Expect DLSS or FSR upscaling to be mandatory. The RTX 2070 will likely need DLSS Quality at 1080p to hit 60fps, while the RTX 3080 handles 1440p with DLSS Balanced.
Switch 2 version will look very different
The game also launches on Nintendo Switch 2, marking one of the first confirmed third-party titles for Nintendo’s unannounced console. Leaked specs suggest the Switch 2 sits between a GTX 1650 and RTX 3050 in performance, well below the PC minimum.
I played LEGO Star Wars on original Switch in 2022, and even that struggled to maintain 30fps in busy levels. The Switch 2’s rumored 4x performance boost might deliver playable UE5 performance, but expect 720p-900p resolution, 30fps target, and Lumen replaced with traditional baked lighting.
The gap between Switch 2 and PC recommended specs is enormous, roughly the difference between PS3 and PS5. Cross-gen releases usually scale down, but UE5 doesn’t scale gracefully.

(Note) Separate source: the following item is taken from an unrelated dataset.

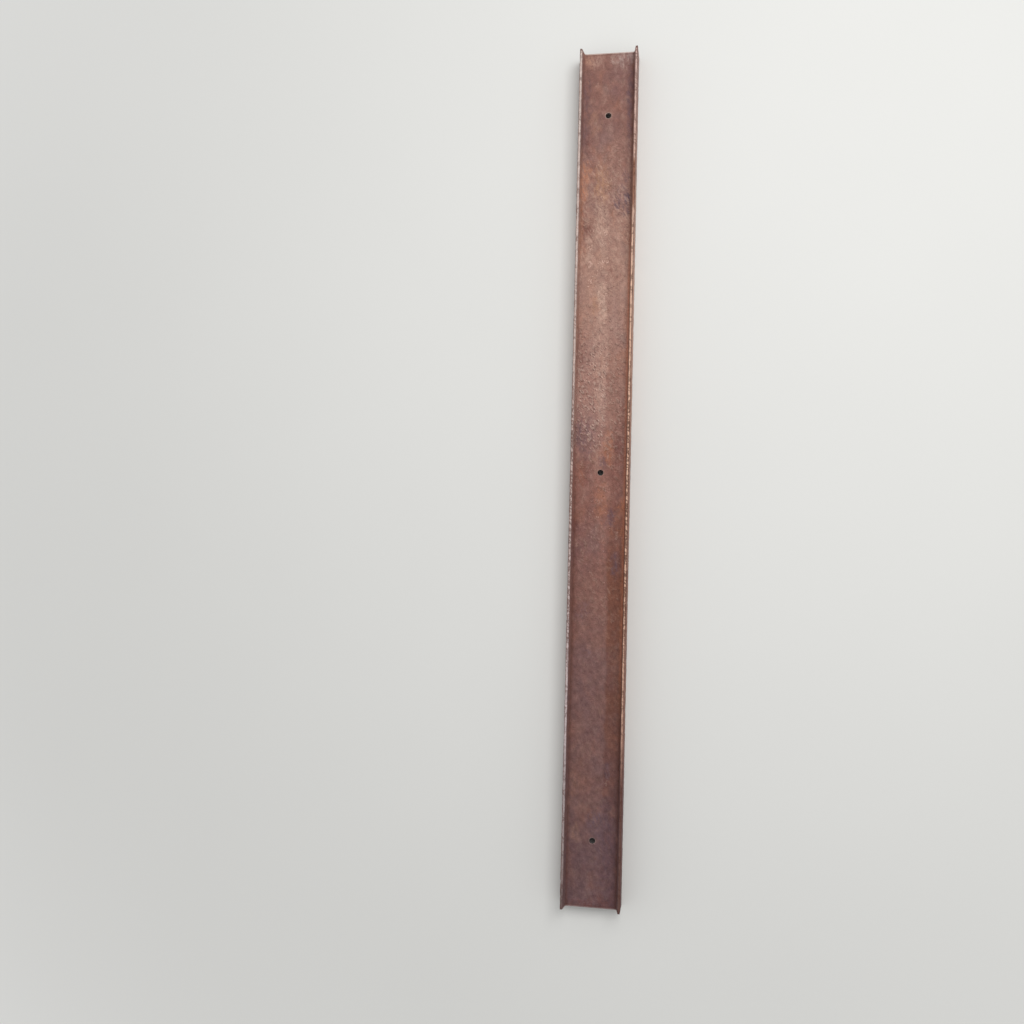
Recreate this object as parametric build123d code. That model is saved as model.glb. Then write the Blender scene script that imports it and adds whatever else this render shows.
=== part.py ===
from build123d import *
import os

# Rolled steel girder: one length of hot-rolled I-section with tapered flanges,
# and a row of bolt holes through its web.
# It lies with its web level and its flanges upright, so the section is an H seen along +Y.
# X runs across the depth of the section, Y along the girder, Z up across the flange width.
# The origin is under the middle of the girder, on the plane of the lower flange toes.
# Lengths are in millimetres.

# Stock
girder_length = 2640.0
section_depth = 180.0
flange_width = 82.0
web_thickness = 6.9

# Flanges. Their outer faces are flat and their inner faces slope, so each thins towards its toes.
# The nominal thickness is the one found at a share of the flange width in from the toe.
flange_thickness = 10.4
flange_thickness_station = 0.25
flange_inner_slope = 0.14
root_radius = 6.9
toe_radius = 4.1

# Bolt holes, drilled through the middle of the web
hole_diameter = 18.0
hole_end_distance = 200.0
hole_count = 3

# Sizes that follow from the ones above
half_depth = section_depth / 2
half_width = flange_width / 2
half_web = web_thickness / 2
half_length = girder_length / 2
toe_to_web = half_width - half_web
toe_thickness = flange_thickness - flange_inner_slope * flange_thickness_station * flange_width
heel_thickness = toe_thickness + flange_inner_slope * toe_to_web
hole_pitch = (girder_length - 2 * hole_end_distance) / (hole_count - 1)


def section_quarter():
    """The quarter of the section with +X and +Y, from the web's middle out to a flange toe.

    Local X is the depth direction and local Y the flange width.
    """
    web_corner = (half_depth - heel_thickness, half_web)
    inner_toe = (half_depth - toe_thickness, half_width)
    outer_toe = (half_depth, half_width)
    with BuildSketch() as quarter:
        with BuildLine():
            Polyline(
                (0, 0),
                (half_depth, 0),
                outer_toe,
                inner_toe,
                web_corner,
                (0, half_web),
                close=True,
            )
        make_face()
        fillet(quarter.vertices().sort_by_distance(Vector(*web_corner))[0], root_radius)
        fillet(quarter.vertices().sort_by_distance(Vector(*inner_toe))[0], toe_radius)
    return quarter.sketch


def rolled_section():
    """The whole section: the quarter mirrored about the web, then about the middle of the depth."""
    half = section_quarter() + mirror(section_quarter(), about=Plane.XZ)
    return half + mirror(half, about=Plane.YZ)


def rolled_bar():
    """The section run along the girder, centred on Y, with the toes of the lower flanges at Z 0."""
    section_plane = Plane(origin=(0, -half_length, half_width), x_dir=(1, 0, 0), z_dir=(0, -1, 0))
    return extrude(section_plane * rolled_section(), amount=-girder_length)


def web_holes():
    """The drills' paths: one upright cylinder for each hole, in a row along the web."""
    with BuildPart() as drills:
        with Locations((0, 0, half_width)):
            with GridLocations(0, hole_pitch, 1, hole_count):
                Cylinder(radius=hole_diameter / 2, height=flange_width)
    return drills.part


rolled_girder = rolled_bar() - web_holes()

os.makedirs("parts", exist_ok=True)
export_step(rolled_girder, "parts/rolled_girder.step")
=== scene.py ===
import math
import random

import bmesh
import bpy
import numpy as np
from bpy.props import FloatProperty, FloatVectorProperty, IntProperty, PointerProperty
from bpy.types import Operator, Panel, PropertyGroup
from mathutils import Matrix, Vector, noise


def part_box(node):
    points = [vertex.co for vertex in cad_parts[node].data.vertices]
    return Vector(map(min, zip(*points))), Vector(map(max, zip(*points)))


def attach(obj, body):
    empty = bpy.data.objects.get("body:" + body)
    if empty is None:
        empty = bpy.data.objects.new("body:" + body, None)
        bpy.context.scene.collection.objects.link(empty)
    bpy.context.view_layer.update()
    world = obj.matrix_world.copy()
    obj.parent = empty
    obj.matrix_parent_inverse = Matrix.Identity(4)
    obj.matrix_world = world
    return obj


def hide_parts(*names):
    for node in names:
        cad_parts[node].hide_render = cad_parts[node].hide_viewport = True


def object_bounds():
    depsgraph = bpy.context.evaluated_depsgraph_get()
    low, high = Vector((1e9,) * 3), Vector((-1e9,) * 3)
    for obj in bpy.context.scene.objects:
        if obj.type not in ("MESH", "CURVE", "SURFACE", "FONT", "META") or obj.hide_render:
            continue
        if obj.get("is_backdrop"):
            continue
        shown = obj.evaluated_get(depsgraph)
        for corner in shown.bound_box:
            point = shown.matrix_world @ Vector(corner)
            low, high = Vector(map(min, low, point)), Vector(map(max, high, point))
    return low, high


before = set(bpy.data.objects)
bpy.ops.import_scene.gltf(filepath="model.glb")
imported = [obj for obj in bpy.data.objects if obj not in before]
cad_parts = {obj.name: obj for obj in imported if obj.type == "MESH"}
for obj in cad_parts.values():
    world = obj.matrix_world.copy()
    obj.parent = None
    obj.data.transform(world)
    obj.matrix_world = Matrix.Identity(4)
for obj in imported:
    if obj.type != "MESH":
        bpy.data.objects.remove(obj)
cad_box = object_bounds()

bl_info = {
    "name": "Rusted Steel Girder",
    "version": (1, 0, 0),
    "blender": (4, 5, 0),
    "location": "View3D > Sidebar > Girder",
    "description": "Builds a length of rusted I-section with tapered flanges and web holes",
    "category": "Add Mesh",
}

# The girder lies along Y with its web level. X runs across the section and Z is up.
# Its foot is at the low end of Y. Lengths are in metres.
GIRDER = "rolled_girder"
BODY = "root"
LOW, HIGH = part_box(GIRDER)
DEPTH = HIGH.x - LOW.x
LENGTH = HIGH.y - LOW.y
WIDTH = HIGH.z - LOW.z
MIDDLE_HEIGHT = (LOW.z + HIGH.z) / 2
BAKE_MAP = "OFBake"


def paint(red, green, blue):
    """A colour given as it looks on screen, 0 to 255 a channel, as the linear values that Blender mixes."""
    return tuple(
        c / 12.92 if c <= 0.04045 else ((c + 0.055) / 1.055) ** 2.4
        for c in (red / 255, green / 255, blue / 255)
    )


def soft(low, high, value):
    """0 at the low edge and 1 at the high one, with a soft step between. Low may be the larger number."""
    t = np.clip((value - low) / (high - low), 0.0, 1.0)
    return t * t * (3 - 2 * t)


def setting(name, description, default):
    return FloatProperty(name=name, description=description, default=default)


def length_setting(name, description, metres):
    return FloatProperty(
        name=name, description=description, default=metres, min=0.0, unit="LENGTH", precision=4
    )


def colour_setting(name, description, red, green, blue):
    default = paint(red, green, blue)
    return FloatVectorProperty(name=name, description=description, default=default, subtype="COLOR", size=3)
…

When it launches and what it costs
LEGO Batman: Legacy of the Dark Knight releases May 22, 2025, on PC (Steam, Epic), PlayStation 5, Xbox Series X/S, and Switch 2. Expect standard editions around $59.99 with a deluxe version bundling cosmetic DLC.
If you’re planning to play on PC with anything older than RTX 2070, start budgeting for a GPU upgrade. An RTX 4060 Ti ($400-450) should handle 1440p60 with upscaling enabled, sitting between minimum and recommended specs.